Another problem is that the judicial commission does give the result that Imran wants, but the electorate does not. In other words, what happens if the PTI does not win the election? Worse, what if it only wins enough seats to lead to a hung Parliament? Will Imran then enter into a coalition with the PML(N) or the PPP? It should be impossible on paper, because he has hammered home the point ad nauseam, that both mainstream parties are incorrigibly corrupt, and also based on the dynastic principle. However, Imran has engaged in compromises already, most recently by taking part in the Senate elections through MPAs elected in a poll which he doubts so strongly. The PTI has also resolved on a dissolution of all its bodies, which had been elected just in time for the 2013 polls, as part of the recommendation of the internal fact-finding probe recommending this.
The commission will come into action around the same time as local body polls are held in three provinces. Local body polls are supposed to be a PTI issue, but it has proved as disinclined to holding them as the PPP or the PML(N). It was only the strongest intervention by the Supreme Court that led to the overcoming of this resistance, and the holding of local body polls on May 30 in Khaibar Pakhtunkhwa, ruled by the PTI, and September 30 in the Punjab and Sindh, ruled respectively by the PML(N) and the PPP.
As the elections are seen by the PTI as an important test of strength, their coinciding with the operations of the commission is unfortunate, for it may well hamper the election campaign. That there will be an increased fluidity within the PTI because of the party elections will make for another distracting factor. The PTI cannot make the local body elections about the 2013 polls, as it would have liked. It will try, because as the recent high-profile petition by Imran Khan on a Lahore seat, against National Assembly Speaker Ayaz Sadiq, has shown, the PTI has few qualms about making public supposedly restricted information, provided it thinks the information can be massaged to suit its argument.
Therefore, if the commission uncovers evidence of electoral wrongdoing, the PTI will not only do its best to have this evidence made public as early as possible, but will also interpret it to mean that the election was rigged.
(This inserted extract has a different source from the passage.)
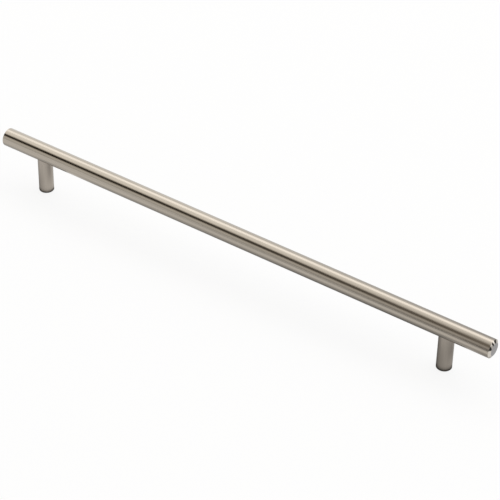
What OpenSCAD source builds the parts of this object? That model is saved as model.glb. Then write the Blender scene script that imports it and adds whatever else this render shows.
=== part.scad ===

It is unlikely that any commission will uncover the evidence the PTI wants it to, mainly because the main suspect in any rigging, the ISI, and thus the military, is also not just a bulwark of the state, but also the supposed puppetmaster of the PTI.
The PTI is thus reduced to the PPP’s best argument to prove that there was rigging: that it lost. According to this view, the PPP cannot lose because it has the support of the people. The PTI puts forward the same argument. The strongest PTI argument, that it cannot lose, will be a poor substitute for the evidence that a judicial commission will demand. While the sit-in for four months is accounted for, a great destabilizing and mobilizing factor, and while Imran’s barnstorming tour was also accounted a success, it is not noticed that precious little solid evidence, of the sort beloved by commissions, was produced before the public.
It should not be assumed that no rigging took place. It is a truism of the political system that if a candidate’s machine can wrest a political advantage it will, and will not be stopped by considerations of legality. Both mainstream parties have made it their business to award tickets to people who can fight elections. That is how they have solved the problem of campaign finance, by making the candidates pay instead of doing it themselves. For all its claims of honesty, the PTI has followed the same old model of being a party on the cheap, by not offering anything to its ticket-holders, and making them spend on their own campaigns. The machines are under the control of the candidates, and thus liable to a ‘winning-at-all-costs’ policy, which means that irregularities amounting to illegalities, are to be expected. That they represent a conspiracy is another matter. If the PPP rules so badly that the electorate votes for its opponents, that can be counted as rigging. There is a conspiracy theory which sees election results as determined by outside forces (the Army? the USA? Take your pick), and it needs the rigger to have the ability to rig those elections.
The PPP developed its rhetoric to explain its various electoral defeats, and to counter the perception that it rigged the 1977 poll. That had all the elements of rigging: the party in office, which also conducted the poll, benefited; the ordinary voter’s experience at the polling booth was of booth capturing, ballot stuffing and impersonation on a large scale. Without such experience, any irregularities in the rural boondocks, will not evoke outrage. The PTI may have taken over the rigging rhetoric from the PPP, but that only explains its defeat, it does not force a fresh election, much as PTI supporters want to see Imran Khan Prime Minister.